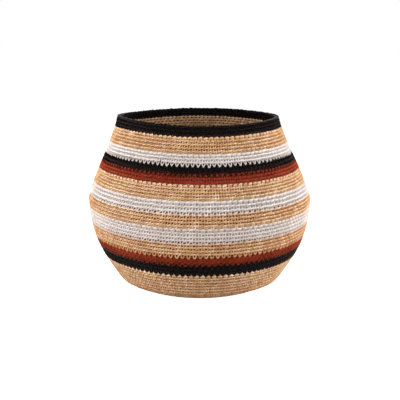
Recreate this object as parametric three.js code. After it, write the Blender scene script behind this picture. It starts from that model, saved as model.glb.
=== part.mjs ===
// Round-bellied basket, crocheted in rounds of single stitches from the centre of the base up to the rim.
// Each stripe is a yarn of its own, worked into the loops of the stripe below it, and is a ring of its own.
// Millimetres, +Z up, origin at the middle of the underside of the base.

import * as THREE from 'three';

// Outline of the outside of the wall
const BASE_RADIUS = 79.5; // flat part that the basket stands on
const HEEL_RADIUS = 125; // where the bottom has turned up into the wall
const HEEL_HEIGHT = 19;
const HEEL_SLOPE = 57; // degrees above level
const BELLY_RADIUS = 165;
const BELLY_HEIGHT = 131.5;
const RIM_RADIUS = 118.5;
const HEIGHT = 252; // to the top of the rounded rim
const RIM_LEAN = 9.5; // degrees that the neck leans inwards at the rim

// How far the outline holds its direction beside each of those places
const BASE_HOLD_LENGTH = 11.5;
const HEEL_HOLD_LENGTH_BELOW = 9.5;
const HEEL_HOLD_LENGTH_ABOVE = 36;
const BELLY_HOLD_LENGTH_BELOW = 53.5;
const BELLY_HOLD_LENGTH_ABOVE = 18.5;
const RIM_HOLD_LENGTH = 30.5;

// Crochet
const WALL = 6; // thickness of one layer
const BEAD = 1.2; // how far a round stands out from the groove between two rounds
const FLOOR_PITCH = 5; // width of one round of the base
const YARN_GAP = 0.3; // between the last round of one yarn and the first of the next
const ROUNDS_PER_INNER_FACET = 3; // the inside of the wall is smoother than the outside

// Facets
const SEGMENTS = 36;
const RIM_STEPS = 4;

const YARNS = {
  natural: { color: '#cca47c', roughness: 0.85 },
  white: { color: '#d9cfc9', roughness: 0.8 },
  red: { color: '#7d2a1a', roughness: 0.85 },
  black: { color: '#131214', roughness: 0.8 },
};

// Bands from the edge of the base up to the rim. A rise is the height of one round of that band before the
// bands share out the wall: rounds are looser where the yarn is thick or changes, and tight at the rim.
const BANDS = [
  { name: 'natural_heel_band', yarn: 'natural', rounds: 8, rise: 5.75 },
  { name: 'natural_foot_band', yarn: 'natural', rounds: 7, rise: 6.23 },
  { name: 'black_hip_band', yarn: 'black', rounds: 3, rise: 6.2 },
  { name: 'red_hip_band', yarn: 'red', rounds: 3, rise: 4.6 },
  { name: 'natural_lower_belly_band', yarn: 'natural', rounds: 4, rise: 5.1 },
  { name: 'white_lower_belly_band', yarn: 'white', rounds: 4, rise: 5.25 },
  { name: 'natural_belly_band', yarn: 'natural', rounds: 4, rise: 4.85 },
  { name: 'white_upper_belly_band', yarn: 'white', rounds: 3, rise: 5.9 },
  { name: 'natural_shoulder_band', yarn: 'natural', rounds: 5, rise: 4.34 },
  { name: 'red_shoulder_band', yarn: 'red', rounds: 3, rise: 4.63 },
  { name: 'black_shoulder_band', yarn: 'black', rounds: 2, rise: 6.25 },
  { name: 'white_neck_band', yarn: 'white', rounds: 3, rise: 5.0 },
  { name: 'natural_neck_band', yarn: 'natural', rounds: 5, rise: 4.66 },
  { name: 'black_rim', yarn: 'black', rounds: 3, rise: 4.93 },
];

const polar = (degrees, length) => {
  const angle = THREE.MathUtils.degToRad(degrees);
  return new THREE.Vector2(length * Math.cos(angle), length * Math.sin(angle));
};

// The rounded rim cuts off the outer corner of the wall, so the outline ends a little off the full height.
function outlineTop() {
  const lean = THREE.MathUtils.degToRad(RIM_LEAN);
  return HEIGHT - (WALL / 2) * (1 - Math.cos(lean) - Math.sin(lean));
}

// Outside of the wall as (radius, height), from the edge of the base to the rim
function makeOutline() {
  const base = new THREE.Vector2(BASE_RADIUS, 0);
  const heel = new THREE.Vector2(HEEL_RADIUS, HEEL_HEIGHT);
  const belly = new THREE.Vector2(BELLY_RADIUS, BELLY_HEIGHT);
  const rim = new THREE.Vector2(RIM_RADIUS, outlineTop());
  const bend = (from, leave, arrive, to) =>
    new THREE.CubicBezierCurve(from, from.clone().add(leave), to.clone().sub(arrive), to);
  const outline = new THREE.CurvePath();
  outline.add(bend(base, polar(0, BASE_HOLD_LENGTH), polar(HEEL_SLOPE, HEEL_HOLD_LENGTH_BELOW), heel));
  outline.add(bend(heel, polar(HEEL_SLOPE, HEEL_HOLD_LENGTH_ABOVE), polar(90, BELLY_HOLD_LENGTH_BELOW), belly));
  outline.add(bend(belly, polar(90, BELLY_HOLD_LENGTH_ABOVE), polar(90 + RIM_LEAN, RIM_HOLD_LENGTH), rim));
  return outline;
}

const outline = makeOutline();
const wallLength = outline.getLength();

// Point of the wall at a distance up the outline and a depth below its outside
function wallPoint(distance, depth) {
  const t = THREE.MathUtils.clamp(distance / wallLength, 0, 1);
  const along = outline.getTangent(t);
  const inwards = new THREE.Vector2(-along.y, along.x);
  return outline.getPoint(t).addScaledVector(inwards, depth);
}

// Beaded outside of a run of rounds: a groove, then a crest in the middle of each round, and a last groove
function beads(start, end, rounds, place) {
  const pitch = (end - start) / rounds;
  const points = [place(start, BEAD)];
  for (let round = 0; round < rounds; round += 1) {
    points.push(place(start + (round + 0.5) * pitch, 0));
    points.push(place(start + (round + 1) * pitch, BEAD));
  }
  return points;
}

// Smooth inside of the wall, from the upper end down
function innerFace(start, end, rounds) {
  const facets = Math.ceil(rounds / ROUNDS_PER_INNER_FACET);
  const points = [];
  for (let facet = facets; facet >= 0; facet -= 1) {
    points.push(wallPoint(start + ((end - start) * facet) / facets, WALL));
  }
  return points;
}

// Half-round top edge of the wall, from its outside over to its inside
function rimRound(distance) {
  const radius = WALL / 2;
  const points = [];
  for (let step = 0; step <= RIM_STEPS; step += 1) {
    const turn = (Math.PI * step) / RIM_STEPS;
    points.push(wallPoint(distance + radius * Math.sin(turn), radius - radius * Math.cos(turn)));
  }
  return points;
}

// Turns an outline of (radius, height) points round the basket's axis
function revolve(points) {
  return new THREE.LatheGeometry(points, SEGMENTS).rotateX(Math.PI / 2);
}

function bandGeometry(start, end, rounds, isRim) {
  const top = isRim ? end - WALL / 2 : end;
  const outside = beads(start, top, rounds, wallPoint);
  const edge = isRim ? rimRound(top).slice(0, -1) : [];
  const inside = innerFace(start, top, rounds);
  return revolve([...outside, ...edge, ...inside, outside[0]]);
}

// Flat round base: its underside is level, and its floor shows the rounds
function baseGeometry() {
  const radius = BASE_RADIUS - YARN_GAP / 2;
  const rounds = Math.round(radius / FLOOR_PITCH);
  const floor = beads(0, radius, rounds, (distance, depth) => new THREE.Vector2(distance, WALL - depth));
  const underside = [new THREE.Vector2(0, 0), new THREE.Vector2(radius, 0)];
  return revolve([...underside, ...floor.reverse()]);
}

function addPiece(group, name, yarn, geometry) {
  const material = new THREE.MeshStandardMaterial({ ...YARNS[yarn], metalness: 0 });
  const mesh = new THREE.Mesh(geometry, material);
  mesh.name = name;
  group.add(mesh);
}

function makeBasket() {
  const basket = new THREE.Group();
  addPiece(basket, 'base_disc', 'natural', baseGeometry());
  const worked = BANDS.reduce((sum, band) => sum + band.rounds * band.rise, 0);
  let start = 0;
  BANDS.forEach((band, index) => {
    const end = start + (band.rounds * band.rise * wallLength) / worked;
    const isRim = index === BANDS.length - 1;
    const top = isRim ? end : end - YARN_GAP / 2;
    addPiece(basket, band.name, band.yarn, bandGeometry(start + YARN_GAP / 2, top, band.rounds, isRim));
    start = end;
  });
  return basket;
}

export default makeBasket();
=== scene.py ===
"""Round-bellied basket, crocheted in rounds of single stitches and striped in four yarns.

Every stripe is a piece of its own: the stitches of its rounds, outside and inside, over a thin core. Stitches
are worked one into another from the middle of the base up to the rim, as they are on the real basket.
"""

import logging
import math
from dataclasses import dataclass, field, replace
from enum import Enum

import bpy
import numpy as np
from bpy.types import Collection, ID, Material, Mesh, Node, NodeOutputs, NodeSocket, NodeTree, Object, World
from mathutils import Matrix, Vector


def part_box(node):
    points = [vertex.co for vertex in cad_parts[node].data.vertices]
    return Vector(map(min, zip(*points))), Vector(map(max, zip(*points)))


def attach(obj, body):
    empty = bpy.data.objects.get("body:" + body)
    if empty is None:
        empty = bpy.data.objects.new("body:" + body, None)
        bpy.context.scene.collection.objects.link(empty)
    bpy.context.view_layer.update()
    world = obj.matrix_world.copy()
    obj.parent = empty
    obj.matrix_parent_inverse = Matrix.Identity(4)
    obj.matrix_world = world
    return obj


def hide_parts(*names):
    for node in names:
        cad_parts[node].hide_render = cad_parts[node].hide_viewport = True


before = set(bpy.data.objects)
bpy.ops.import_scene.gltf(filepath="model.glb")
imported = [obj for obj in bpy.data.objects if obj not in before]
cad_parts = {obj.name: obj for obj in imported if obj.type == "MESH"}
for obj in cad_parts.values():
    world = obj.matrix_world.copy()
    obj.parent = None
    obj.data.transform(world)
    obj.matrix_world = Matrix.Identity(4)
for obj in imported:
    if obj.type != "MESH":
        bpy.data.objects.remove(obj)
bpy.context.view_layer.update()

LOG = logging.getLogger("basket")
MM = 0.001
ROOT_BODY = "root"
FRAME_FIT = 1.5 * MM  # how close the outline has to come to the frame's own bands
SEED = 7

# Names of what each stitch carries into the yarn's finish
# Shade of each stitch: painted shade of its round and of the holes, with a random lightness and drift
SHADE = "shade"
# Painted shade along each strand, with a random lightness of its own
STRAND_SHADE_AND_TONE = "tone"
ALONG_AXIS = "along"
OUTWARD_AXIS = "outward"
STITCH_SIZE = "stitch_size"
YARN_UV = "yarn"


class Yarn(Enum):
    """The yarns of the basket, by the record's material slot."""

    NATURAL = "natural_yarn"
    WHITE = "white_yarn"
    RED = "red_yarn"
    BLACK = "black_yarn"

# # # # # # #

WHAT THE EXERCISE ASKS ▸
Which lines include the word "context"? List them all.

RESPONSE TO THIS TASK ▸
        bpy.context.scene.collection.objects.link(empty)
    bpy.context.view_layer.update()
bpy.context.view_layer.update()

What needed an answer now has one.